C’est dans la nuit du 18 au 19 juillet que les animaux de la famille Saborin, à Martigny-le-Comte, ont également été attaqués. « Nous n’avons eu qu’un seul animal tué, une brebis mais c’était la plus grosse du cheptel, précise Thibault Saborin. Elle a été attaquée à 70 m de la maison d’habitation. Elle a été attaquée au cou et mangée derrière l’épaule ». Une situation compliquée à gérer. « Tous nos prés ne sont pas clos. Et rentrer les animaux la nuit est très compliqué car il fait très chaud. Et pas question de les rentrer et de laisser les portes ouvertes, ce serait pire. Je suis en cours d’installation et cela pourrait mettre en péril mon installation s’il y a de nouvelles attaques. C’est sûr que ces attaques restent en permanence dans un coin de la tête ».

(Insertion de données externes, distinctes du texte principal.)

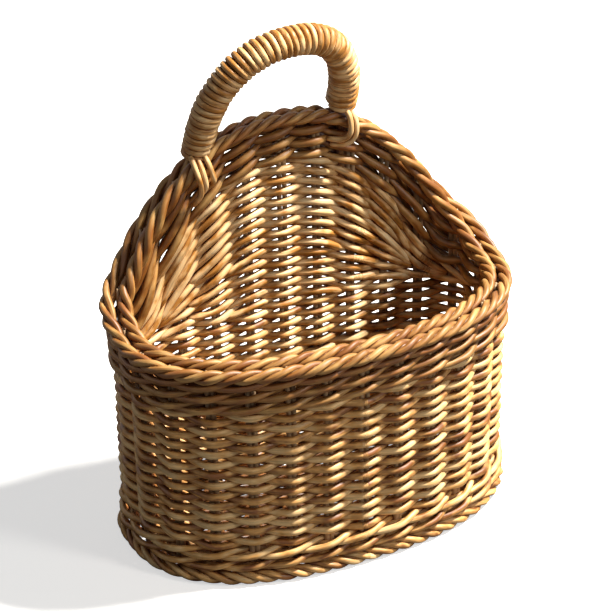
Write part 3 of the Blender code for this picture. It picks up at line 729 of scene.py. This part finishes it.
def cane_material(name, light, mid, dark, on_canes=True):
    """Split rattan core, smoked and lightly varnished: a satin skin over long fibres, with brown stains, and
    painted shade in the crevices between canes.
    """
    material, tree = new_material(name)
    if on_canes:
        place = add_node(tree, "ShaderNodeAttribute", attribute_name="cane_place").outputs["Vector"]
        tone = add_node(tree, "ShaderNodeAttribute", attribute_name="cane_tone").outputs["Fac"]
    else:
        place = add_node(tree, "ShaderNodeTexCoord").outputs["Object"]
        noise = add_node(tree, "ShaderNodeTexNoise", {"Vector": place}, in_Scale=PIECE_TONE_SCALE)
        tone = noise.outputs["Fac"]
    fibre = stretched_noise(tree, place, FIBRE_SCALE, 3.0)
    stain = stretched_noise(tree, place, STAIN_SCALE, 2.0)
    share = spread(tree, tone, (0, 1), (-TONE_SHARE / 2, TONE_SHARE / 2))
    mix = add_node(tree, "ShaderNodeMath", {0: stain, 1: share}, operation="ADD")
    ramp = add_node(tree, "ShaderNodeValToRGB", {"Fac": mix.outputs[0]})
    stops = ramp.color_ramp.elements
    stops[0].position = STAIN_STOPS[0]
    stops[0].color = dark
    stops[1].position = STAIN_STOPS[2]
    stops[1].color = light
    stops.new(STAIN_STOPS[1]).color = mid
    shade = spread(tree, fibre, FIBRE_SEEN, FIBRE_SHADES)
    tint = add_node(tree, "ShaderNodeMix", {6: ramp.outputs["Color"], 7: shade}, data_type="RGBA",
                    blend_type="MULTIPLY", in_Factor=1.0)
    # Painted shade: ambient occlusion darkens the colour towards a deep brown where canes touch.
    open_share = add_node(tree, "ShaderNodeAmbientOcclusion", samples=6, in_Distance=PAINTED_SHADE_REACH)
    crevice = spread(tree, open_share.outputs["AO"], PAINTED_SHADE_SEEN, (0, 1))
    shade_in_crevices = add_node(tree, "ShaderNodeMix", {0: crevice}, data_type="RGBA")
    shade_in_crevices.inputs[6].default_value = srgb(PAINTED_SHADE_TINT)
    shade_in_crevices.inputs[7].default_value = srgb(NO_TINT)
    tint_with_painted_shade = add_node(tree, "ShaderNodeMix", {6: tint.outputs[2], 7: shade_in_crevices.outputs[2]}, data_type="RGBA",
                    blend_type="MULTIPLY", in_Factor=1.0)
    grain = add_node(tree, "ShaderNodeBump", {"Height": fibre}, in_Strength=GRAIN_STRENGTH,
                     in_Distance=GRAIN_DEPTH)
    finish = {"Base Color": tint_with_painted_shade.outputs[2], "Roughness": spread(tree, stain, (0, 1), ROUGHNESS),
              "Normal": grain.outputs[0]}
    skin = add_node(tree, "ShaderNodeBsdfPrincipled", finish, in_IOR=VARNISH_IOR)
    add_node(tree, "ShaderNodeOutputMaterial", {"Surface": skin.outputs[0]})
    return material


# Light, usual and dark colour of each material, and whether it is on pieces made of strands.
CANE_KINDS = {
    "weaver_cane": ("cane_light", "cane_mid", "cane_dark", True),
    "border_cane": ("rim_light", "rim_mid", "cane_dark", True),
    "stake_cane": ("cane_mid", "stake_tint", "cane_dark", True),
    "pale_cane": ("pale_light", "pale_mid", "pale_dark", True),
    "base_cane": ("stake_tint", "base_painted_shade_mid", "base_painted_shade_dark", True),
    "core_cane": ("cane_mid", "stake_tint", "cane_dark", False),
}


def materials(scene):
    """The basket's materials, made once."""
    made = {}
    for name, (*tints, on_canes) in CANE_KINDS.items():
        light, mid, dark = (tuple(getattr(scene.basket_colours, tint)) for tint in tints)
        made[name] = bpy.data.materials.get(name) or cane_material(name, light, mid, dark, on_canes)
    return made


# Operators.
class BasketOperator(bpy.types.Operator):
    """Common settings of the basket's operators"""
    bl_options = {"REGISTER", "UNDO"}

    def execute(self, context):
        self.make(context, Wall(context.scene.basket_sizes), materials(context.scene))
        return {"FINISHED"}


class BASKET_OT_wall_weave(BasketOperator):
    """Weave the level part of the wall and the high back"""
    bl_idname = "basket.wall_weave"
    bl_label = "Wall weave"

    def make(self, context, wall, cane):
        sizes = wall.sizes
        rng = np.random.default_rng(11)
        bottom = float(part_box("wall_weave_level")[0].z)
        top = float(wall.wale_bottom(0.0))
        rows = int(round((top - bottom) / sizes.row_pitch))
        strands = plain_rows(wall, rows, bottom, (top - bottom) / rows, rng)
        mesh = cane_mesh("wall_weave_level", strands, sizes.weaver)
        finish_piece("level_rows", mesh, cane["weaver_cane"], ["wall_weave_level"])
        # The high back's rows take the pale cane as painted light: paler than the level rows, for the light
        # on the inside of the back.
        mesh = cane_mesh("wall_weave_back", back_rows(wall, rng), sizes.weaver * BACK_FULLNESS)
        finish_piece("back_rows", mesh, cane["pale_cane"], ["wall_weave_back"])


class BASKET_OT_wales(BasketOperator):
    """Weave the wale of the foot and of the rim"""
    bl_idname = "basket.wales"
    bl_label = "Wales"

    def make(self, context, wall, cane):
        sizes = wall.sizes
        rng = np.random.default_rng(12)
        bottom = float(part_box("foot_wale")[0].z)
        foot = wale_rows(wall, FOOT_WALE_ROWS, sizes.foot_wale_pitch, bottom, rng)
        finish_piece("foot_wale_rows", cane_mesh("foot_wale", foot, sizes.weaver), cane["weaver_cane"],
                     ["foot_wale"])
        rim = wale_rows(wall, WALE_ROWS, sizes.rim_wale_pitch, None, rng)
        finish_piece("rim_wale_rows", cane_mesh("rim_wale", rim, sizes.weaver), cane["border_cane"],
                     ["rim_wale"])


class BASKET_OT_borders(BasketOperator):
    """Roll the border of the rim and twist the border of the foot"""
    bl_idname = "basket.borders"
    bl_label = "Borders"

    def make(self, context, wall, cane):
        sizes = wall.sizes
        rng = np.random.default_rng(13)
        plans = (
            ("rim_border_inner", INNER_ROPE, None, "border_cane"),
            ("rim_border_outer", OUTER_ROPE, None, "border_cane"),
            ("foot_border", FOOT_ROPE, 0.0, "weaver_cane"),
        )
        for name, rope, edge, material in plans:
            mesh = cane_mesh(name, rope_strands(wall, rope, edge, rng), sizes.weaver, FINE_SIDES)
            finish_piece(name + "_cane", mesh, cane[material], [name])


class BASKET_OT_stakes(BasketOperator):
    """Stand the stakes and lay the floor"""
    bl_idname = "basket.stakes"
    bl_label = "Stakes and floor"

    def make(self, context, wall, cane):
        sizes = wall.sizes
        rng = np.random.default_rng(14)
        nodes = ["stake_pair_%02d" % (stake + 1) for stake in range(sizes.stakes)]
        finish_piece("stake_canes", cane_mesh("stakes", stake_strands(wall, rng), sizes.stake_cane),
                     cane["stake_cane"], nodes)
        # The floor's canes take dark colours as painted shade, for the shade inside the basket.
        finish_piece("floor_canes", cane_mesh("floor", floor_strands(wall), FLOOR_CANE), cane["base_cane"],
                     ["woven_floor"])


class BASKET_OT_bow(BasketOperator):
    """Wrap the bow and lash its feet"""
    bl_idname = "basket.bow"
    bl_label = "Bow"

    def make(self, context, wall, cane):
        sizes = wall.sizes
        rng = np.random.default_rng(15)
        wrap = cane_mesh("bow_wrap", wrap_strand(wall, rng), sizes.weaver, FINE_SIDES)
        finish_piece("bow_wrap", wrap, cane["pale_cane"], ["handle_winding"])
        left, right = Bow(wall).leg_shares
        for name, share, routes in (("right", right, RIGHT_LASHING), ("left", left, LEFT_LASHING)):
            mesh = cane_mesh("lashing", lashing_strands(wall, share, routes), sizes.stake_cane, FINE_SIDES)
            node = "handle_lashing_" + name
            finish_piece("lashing_" + name, mesh, cane["pale_cane"], [node])
        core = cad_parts["handle_core"]
        core.data.materials.clear()
        core.data.materials.append(cane["core_cane"])


# The camera looks from the front left, a little from above.
CAMERA_AZIMUTH = math.radians(-24.658)
CAMERA_ELEVATION = math.radians(30.3)
CAMERA_ROLL = math.radians(-0.8375)
CAMERA_DISTANCE = 0.9863
CAMERA_TARGET_HEIGHT = 0.10785
CAMERA_LENS = 122.72
CAMERA_SHIFT = -0.00616
CAMERA_SENSOR = 36
CAMERA_CLIP = (0.05, 50)
# Lamps: azimuth, elevation, distance, size, power and tint. A key from the right, and a small fill in front.
LAMPS = {
    "key": (75, 55, 1.5, 0.14, 68.0, (1.0, 0.96, 0.90)),
    "fill": (40, 30, 1.6, 0.3, 7.0, (1.0, 0.96, 0.90)),
}
LAMP_AIM_HEIGHT = 0.12
# Strength of the white world as light on the object, and as the background that is seen.
WORLD_LIGHT = 0.08
WORLD_SHOWN = 1.0
# The studio floor: half its width, how much light it gives back, and its glow where the camera sees it.
FLOOR_HALF = 6
FLOOR_BOUNCE = 0.15
FLOOR_GLOW = 0.6


def direction(azimuth, elevation):
    """The way from the object to a camera or lamp; azimuth 0 is in front, and +X lies at 90 degrees."""
    level = math.cos(elevation)
    return Vector((math.sin(azimuth) * level, -math.cos(azimuth) * level, math.sin(elevation)))


class BASKET_OT_studio(BasketOperator):
    """Set up the floor, the lights and the camera"""
    bl_idname = "basket.studio"
    bl_label = "Studio"

    def make(self, context, wall, cane):
        scene = context.scene
        self.floor(scene)
        self.camera(scene, wall)
        self.lights(scene)
        self.world(scene)
        scene.view_settings.view_transform = "Standard"

    def floor(self, scene):
        """Matt white paper: it takes the shadow, and the camera sees it a little brighter."""
        shell = bmesh.new()
        bmesh.ops.create_grid(shell, x_segments=1, y_segments=1, size=FLOOR_HALF)
        mesh = bpy.data.meshes.new("studio_floor")
        shell.to_mesh(mesh)
        shell.free()
        floor = bpy.data.objects.new("studio_floor", mesh)
        scene.collection.objects.link(floor)
        material, tree = new_material("studio_paper")
        seen = add_node(tree, "ShaderNodeLightPath").outputs["Is Camera Ray"]
        shown = add_node(tree, "ShaderNodeMix", {0: seen}, data_type="RGBA")
        shown.inputs[6].default_value = (FLOOR_BOUNCE, FLOOR_BOUNCE, FLOOR_BOUNCE, 1)
        shown.inputs[7].default_value = tuple(scene.basket_colours.floor)
        paper = add_node(tree, "ShaderNodeBsdfDiffuse", {"Color": shown.outputs[2]})
        glow = spread(tree, seen, (0, 1), (0, FLOOR_GLOW))
        light = add_node(tree, "ShaderNodeEmission", {"Strength": glow})
        both = add_node(tree, "ShaderNodeAddShader", {0: paper.outputs[0], 1: light.outputs[0]})
        add_node(tree, "ShaderNodeOutputMaterial", {"Surface": both.outputs[0]})
        mesh.materials.append(material)

    def camera(self, scene, wall):
        """The camera, turned a little about its own axis."""
        data = bpy.data.cameras.new("studio_camera")
        camera = bpy.data.objects.new("studio_camera", data)
        scene.collection.objects.link(camera)
        data.sensor_width = CAMERA_SENSOR
        data.lens = CAMERA_LENS
        data.shift_x = CAMERA_SHIFT
        data.clip_start, data.clip_end = CAMERA_CLIP
        back = direction(CAMERA_AZIMUTH, CAMERA_ELEVATION)
        right = Vector((math.cos(CAMERA_AZIMUTH), math.sin(CAMERA_AZIMUTH), 0))
        up = back.cross(right)
        tilted_right = right * math.cos(CAMERA_ROLL) + up * math.sin(CAMERA_ROLL)
        tilted_up = up * math.cos(CAMERA_ROLL) - right * math.sin(CAMERA_ROLL)
        turn = Matrix((tilted_right, tilted_up, back)).transposed()
        target = Vector((0, wall.shift, CAMERA_TARGET_HEIGHT))
        camera.matrix_world = Matrix.Translation(target + back * CAMERA_DISTANCE) @ turn.to_4x4()
        scene.camera = camera

    def lights(self, scene):
        """Round lamps that face the basket."""
        for name, (azimuth, elevation, distance, size, power, tint) in LAMPS.items():
            data = bpy.data.lights.new(name, "AREA")
            data.shape = "DISK"
            data.size = size
            data.energy = power
            data.color = tint
            lamp = bpy.data.objects.new(name, data)
            scene.collection.objects.link(lamp)
            out = direction(math.radians(azimuth), math.radians(elevation))
            lamp.location = Vector((0, 0, LAMP_AIM_HEIGHT)) + out * distance
            lamp.rotation_euler = out.to_track_quat("Z", "Y").to_euler()

    def world(self, scene):
        """A white background that gives little light of its own."""
        world = bpy.data.worlds.new("studio_world")
        world.use_nodes = True
        tree = world.node_tree
        tree.nodes.clear()
        path = add_node(tree, "ShaderNodeLightPath").outputs
        straight = {0: path["Is Camera Ray"], 1: path["Is Transmission Ray"]}
        plain = add_node(tree, "ShaderNodeMath", straight, operation="MAXIMUM")
        mirrored = {0: plain.outputs[0], 1: path["Is Glossy Ray"]}
        seen = add_node(tree, "ShaderNodeMath", mirrored, operation="MAXIMUM")
        strength = spread(tree, seen.outputs[0], (0, 1), (WORLD_LIGHT, WORLD_SHOWN))
        sky = add_node(tree, "ShaderNodeBackground", {"Strength": strength}, in_Color=(1, 1, 1, 1))
        add_node(tree, "ShaderNodeOutputWorld", {"Surface": sky.outputs[0]})
        scene.world = world


OPERATORS = (BASKET_OT_wall_weave, BASKET_OT_wales, BASKET_OT_borders, BASKET_OT_stakes, BASKET_OT_bow,
             BASKET_OT_studio)


class BASKET_PT_panel(bpy.types.Panel):
    """Sizes, colours and steps of the basket"""
    bl_idname = "BASKET_PT_panel"
    bl_label = "Wall basket"
    bl_space_type = "VIEW_3D"
    bl_region_type = "UI"
    bl_category = "Basket"

    def draw(self, context):
        for group in (context.scene.basket_sizes, context.scene.basket_colours):
            box = self.layout.box()
            for name in group.__annotations__:
                box.prop(group, name)
        for operator in OPERATORS:
            self.layout.operator(operator.bl_idname)


CLASSES = (BasketSizes, BasketColours, *OPERATORS, BASKET_PT_panel)


def register():
    for cls in CLASSES:
        bpy.utils.register_class(cls)
    bpy.types.Scene.basket_sizes = PointerProperty(type=BasketSizes)
    bpy.types.Scene.basket_colours = PointerProperty(type=BasketColours)


def unregister():
    del bpy.types.Scene.basket_colours
    del bpy.types.Scene.basket_sizes
    for cls in reversed(CLASSES):
        bpy.utils.unregister_class(cls)


def main():
    """Make the basket and its studio."""
    register()
    bpy.ops.basket.wall_weave()
    bpy.ops.basket.wales()
    bpy.ops.basket.borders()
    bpy.ops.basket.stakes()
    bpy.ops.basket.bow()
    bpy.ops.basket.studio()


if __name__ == "__main__":
    main()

Cette bête a été retrouvée sur l'exploitation de la famille Saborin à Martigny-le-Comte.
Le loup doit changer de statut !

Le loup doit changer de statut !

Le 31 juillet au Breuil lors de la visite du Secrétaire d'Etat, Clément Beaune, le président de la section ovine de la FDSEA, Alexandre Saunier montait immédiatement au créneau pour demander un changement de statut du loup classé comme strictement protégé en Europe. Avec plus de 500 individus recensés, la politique de ré-introduction a fonctionné, rappelait-il. L'éleveur réclamait au nom de ses collègues que le loup passe de strictement protégé au statut d'espèce protégée. Et pour appuyer cette demande, il expliquait qu'ici en zone de plaine du Charolais, les mesures de protection actuelles ne sont pas adaptées ni suffisante et qu'ici "ce sont non élevages qui ont un critère de non préotégéabilité". Le Secrétaire d’Etat auprès du ministre de l’Europe et des Affaires étrangères, chargé des affaires européennes convenait qu'un changement de statut du loup est envisageable puisque le seuil de 500 loups a été atteint même s'il avertissait que des résistances se feraient certainement jour. Mais il s'engageait devant les 50 agriculteurs présents à réouvrir ce dossier et a en parler à Barbara Pompili, ministre de l'Environnement. En ce qui concerne notre département, deux réunions sont d'ores et déjà planifié, le 11 août entre éleveurs et le 13 août avec les services de l'Etat.